• Supplied data:

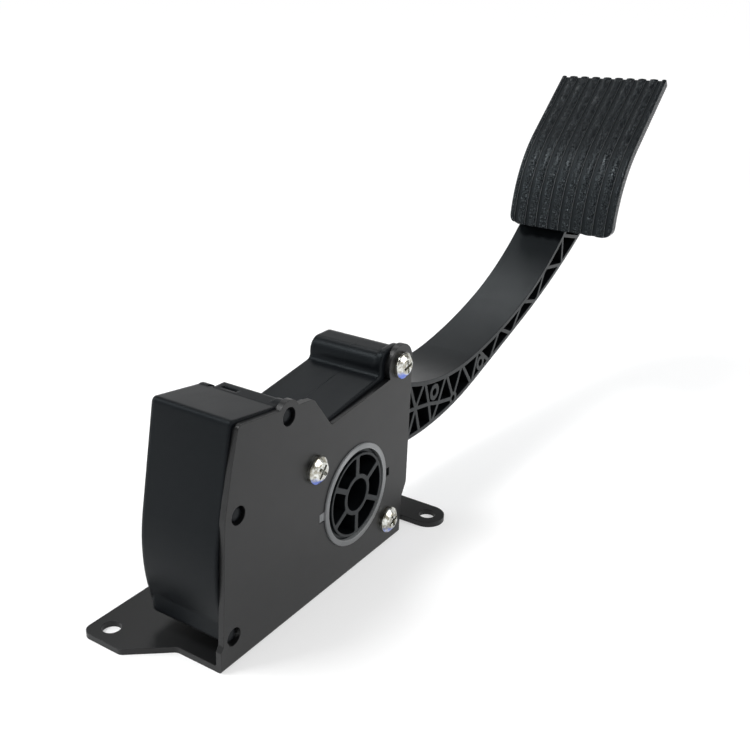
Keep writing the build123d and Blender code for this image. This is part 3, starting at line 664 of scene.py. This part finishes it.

* * *

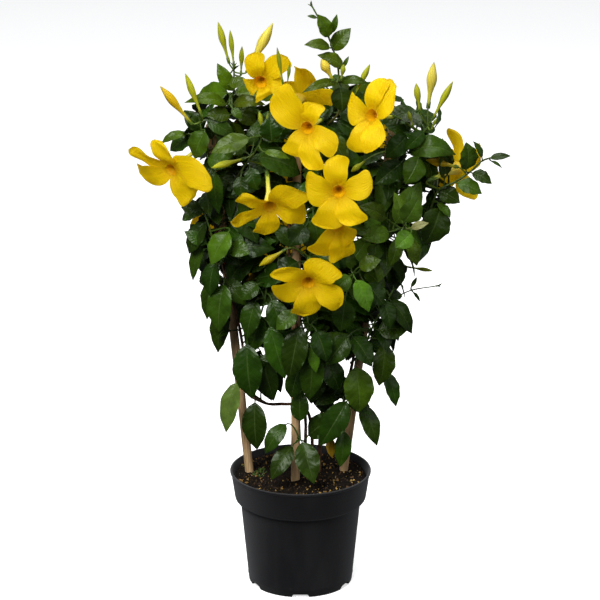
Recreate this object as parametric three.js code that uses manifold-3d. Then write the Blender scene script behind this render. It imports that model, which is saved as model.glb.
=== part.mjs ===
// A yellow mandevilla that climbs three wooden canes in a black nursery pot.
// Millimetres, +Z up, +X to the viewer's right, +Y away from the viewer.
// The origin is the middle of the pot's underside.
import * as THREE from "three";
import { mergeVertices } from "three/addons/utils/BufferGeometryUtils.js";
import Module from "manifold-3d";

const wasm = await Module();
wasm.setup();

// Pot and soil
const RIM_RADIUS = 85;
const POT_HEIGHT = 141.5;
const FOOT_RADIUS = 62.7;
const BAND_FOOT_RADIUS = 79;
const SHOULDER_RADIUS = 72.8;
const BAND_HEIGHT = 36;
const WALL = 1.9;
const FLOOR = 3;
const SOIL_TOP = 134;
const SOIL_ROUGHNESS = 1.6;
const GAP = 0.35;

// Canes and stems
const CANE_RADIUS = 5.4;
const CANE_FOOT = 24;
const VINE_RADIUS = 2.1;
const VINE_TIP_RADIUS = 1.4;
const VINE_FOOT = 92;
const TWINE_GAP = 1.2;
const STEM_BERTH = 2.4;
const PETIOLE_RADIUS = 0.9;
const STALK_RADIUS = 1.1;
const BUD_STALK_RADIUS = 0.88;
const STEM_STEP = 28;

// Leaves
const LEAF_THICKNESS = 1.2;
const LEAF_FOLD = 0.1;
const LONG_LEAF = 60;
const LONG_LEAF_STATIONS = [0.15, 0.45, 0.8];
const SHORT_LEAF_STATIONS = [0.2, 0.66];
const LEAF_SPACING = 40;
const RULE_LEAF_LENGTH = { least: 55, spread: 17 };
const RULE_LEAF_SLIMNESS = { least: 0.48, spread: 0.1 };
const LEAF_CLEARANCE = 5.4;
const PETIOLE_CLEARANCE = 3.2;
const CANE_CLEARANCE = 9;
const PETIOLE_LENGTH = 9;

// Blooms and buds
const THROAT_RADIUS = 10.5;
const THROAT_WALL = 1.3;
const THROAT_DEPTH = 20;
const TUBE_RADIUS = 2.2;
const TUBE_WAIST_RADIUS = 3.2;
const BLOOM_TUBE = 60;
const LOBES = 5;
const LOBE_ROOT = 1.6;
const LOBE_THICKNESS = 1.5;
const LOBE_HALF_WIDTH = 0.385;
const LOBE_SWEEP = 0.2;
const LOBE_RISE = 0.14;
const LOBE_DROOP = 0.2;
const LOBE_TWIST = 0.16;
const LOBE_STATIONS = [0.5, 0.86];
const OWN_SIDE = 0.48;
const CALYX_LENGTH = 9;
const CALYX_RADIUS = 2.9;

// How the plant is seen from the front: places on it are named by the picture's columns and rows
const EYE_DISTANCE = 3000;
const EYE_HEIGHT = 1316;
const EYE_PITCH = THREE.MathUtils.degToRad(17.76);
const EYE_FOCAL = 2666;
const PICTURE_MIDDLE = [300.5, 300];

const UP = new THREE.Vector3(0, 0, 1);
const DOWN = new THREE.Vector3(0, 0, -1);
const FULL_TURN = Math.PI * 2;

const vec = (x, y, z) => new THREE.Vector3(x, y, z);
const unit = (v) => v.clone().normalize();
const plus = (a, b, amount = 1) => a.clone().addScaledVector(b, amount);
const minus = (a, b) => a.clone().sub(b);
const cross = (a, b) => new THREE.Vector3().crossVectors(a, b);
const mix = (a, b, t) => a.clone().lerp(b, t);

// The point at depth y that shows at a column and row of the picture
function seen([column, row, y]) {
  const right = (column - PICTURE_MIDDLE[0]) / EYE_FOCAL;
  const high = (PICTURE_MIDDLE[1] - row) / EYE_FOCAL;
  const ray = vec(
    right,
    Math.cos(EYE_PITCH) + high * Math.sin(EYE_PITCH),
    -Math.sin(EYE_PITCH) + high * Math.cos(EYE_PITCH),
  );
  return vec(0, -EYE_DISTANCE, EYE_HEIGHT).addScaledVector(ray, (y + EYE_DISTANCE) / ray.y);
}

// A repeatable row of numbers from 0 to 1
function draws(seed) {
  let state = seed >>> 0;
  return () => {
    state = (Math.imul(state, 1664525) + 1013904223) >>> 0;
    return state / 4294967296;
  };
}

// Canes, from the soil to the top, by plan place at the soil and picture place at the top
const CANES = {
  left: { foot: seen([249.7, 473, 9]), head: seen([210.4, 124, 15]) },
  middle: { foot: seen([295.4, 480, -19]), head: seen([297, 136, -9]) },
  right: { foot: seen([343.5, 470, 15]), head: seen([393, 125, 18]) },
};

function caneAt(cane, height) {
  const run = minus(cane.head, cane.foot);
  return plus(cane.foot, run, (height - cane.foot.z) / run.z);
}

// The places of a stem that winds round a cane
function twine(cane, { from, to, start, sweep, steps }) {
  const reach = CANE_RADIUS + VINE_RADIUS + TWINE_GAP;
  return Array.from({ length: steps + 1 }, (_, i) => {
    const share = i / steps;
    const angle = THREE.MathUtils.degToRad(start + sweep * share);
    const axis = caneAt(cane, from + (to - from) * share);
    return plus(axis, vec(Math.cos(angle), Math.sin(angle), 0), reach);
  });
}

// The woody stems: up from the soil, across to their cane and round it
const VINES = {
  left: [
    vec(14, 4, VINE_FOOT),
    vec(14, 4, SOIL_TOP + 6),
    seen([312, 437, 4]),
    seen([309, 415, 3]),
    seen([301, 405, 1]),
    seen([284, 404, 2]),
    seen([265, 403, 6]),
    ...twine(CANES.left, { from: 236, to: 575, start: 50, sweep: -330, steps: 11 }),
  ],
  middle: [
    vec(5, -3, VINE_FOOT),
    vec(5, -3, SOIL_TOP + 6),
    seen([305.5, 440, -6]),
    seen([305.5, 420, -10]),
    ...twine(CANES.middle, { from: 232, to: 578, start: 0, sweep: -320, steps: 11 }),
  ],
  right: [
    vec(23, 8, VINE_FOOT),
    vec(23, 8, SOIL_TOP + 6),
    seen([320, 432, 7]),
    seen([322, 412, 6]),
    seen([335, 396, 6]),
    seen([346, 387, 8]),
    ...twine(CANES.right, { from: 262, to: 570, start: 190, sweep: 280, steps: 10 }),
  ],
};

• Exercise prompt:
Write out only the lines that run from the line containing "Recreate this object" through the line containing "const GAP = 0.35;", both included, exactly as they appear above.

• Written solution:
Recreate this object as parametric three.js code that uses manifold-3d. Then write the Blender scene script behind this render. It imports that model, which is saved as model.glb.
=== part.mjs ===
// A yellow mandevilla that climbs three wooden canes in a black nursery pot.
// Millimetres, +Z up, +X to the viewer's right, +Y away from the viewer.
// The origin is the middle of the pot's underside.
import * as THREE from "three";
import { mergeVertices } from "three/addons/utils/BufferGeometryUtils.js";
import Module from "manifold-3d";

const wasm = await Module();
wasm.setup();

// Pot and soil
const RIM_RADIUS = 85;
const POT_HEIGHT = 141.5;
const FOOT_RADIUS = 62.7;
const BAND_FOOT_RADIUS = 79;
const SHOULDER_RADIUS = 72.8;
const BAND_HEIGHT = 36;
const WALL = 1.9;
const FLOOR = 3;
const SOIL_TOP = 134;
const SOIL_ROUGHNESS = 1.6;
const GAP = 0.35;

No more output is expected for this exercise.